Zatında, sıfatlarında ve fiillerinde hiçbir dengi ve benzeri bulunmayan, varlıklara hayat veren ve varlığıyla bütün mahlukâtı ayakta tutan fakat kendi varlığı hiçbir varlığa bağlı olmayan âlemlerin Rabbi Allah’a sonsuz hamd ü sena; bütün mevcudâtın yüzü suyu hürmetine yaratıldığı, ‘Sen olmasaydın âlemleri yaratmazdım!’ hitab-ı mübeccelinin biricik muhatabı, kâinatın Efendisi Hazreti Ahmed ü Mahmud u Muhammed Mustafa’ya, O’nun aile fertlerine ve her biri bir vefa ve sadakat sembolü olmuş arkadaşlarına kainatın zerratı adedince salât ü selam ediyor; afv ü mağfiretin sağanak sağanak yeryüzüne indiği şu bereketli günlerde, merhameti sonsuz Rabbimiz’e bir kere daha yalvarıyoruz:
Ey ululardan ulu Rabbimiz! Bizi, Senin azamet ve ululuğun karşısında kulluk hakikatini kavramış, yüzü her zaman yerde olan kullarından eyle.. buudları ölçülemeyecek kadar geniş olan ihsan ü atâ hazinelerinden ve hadd ü hesabı olmayan bereket kaynağı fazlından bize de bol bol lütufta bulun!.

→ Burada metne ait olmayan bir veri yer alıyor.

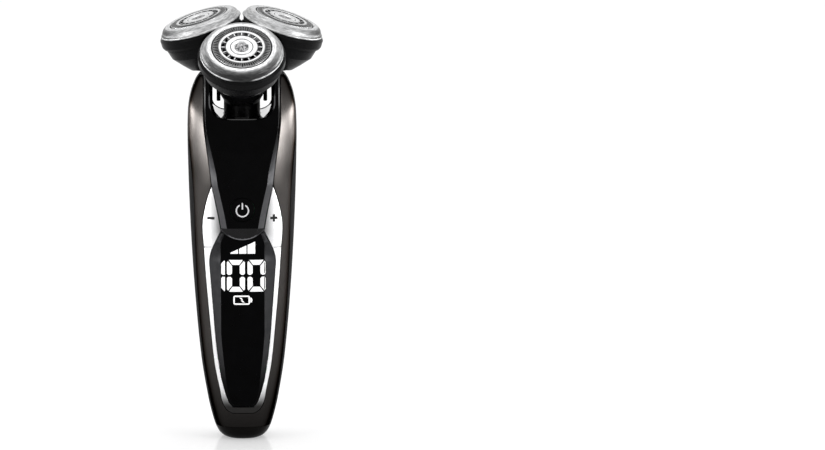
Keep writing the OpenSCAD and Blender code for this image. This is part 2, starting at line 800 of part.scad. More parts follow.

Ey her şeyin yegane sahibi yüce Rabbimiz! Dostluğunla şerefyab kılarak lütufta bulunduğun kulların gibi, bize de lütufta bulun; Sana düşmanlık edenleri mahrum ettiğin şekilde bizi de nimetlerinden mahrum etme; Sen mü’minlerin dostu ve yardımcısı, Senden talepte bulunanların isteklerini is’af eden biricik kerem sahibisin! Zaten Senin keremin sadece halis müminlere, teveccühün de ebrar ve mukarrebîne mahsus değildir; Sen her şeyi kuşatan rahmetinle dilediğini ihsan ve ikrama boğarsın… Evet, Sen lütuflarında sınır olmayan cömertler cömerdi, kullarının bütün ihtiyaçlarını görüp onları başkalarına el açma zilletinden kurtaran Ganiy-yi Hakîkî ve merhamet şualarıyla bütün varlığı sarıp sarmalayan yüceler yücesi Rahîm ü Alî’sin.
Duamızı, Senin yüce Habîbine, saadet hanesinin kutlu fertlerine ve ashab-ı güzînine bir kere daha salât ü selam ederek bitiriyor ve nezdinde onları şefaatçi eyleyerek halimizi arz ediyoruz; dualarımızı kabul buyur Rabbimiz!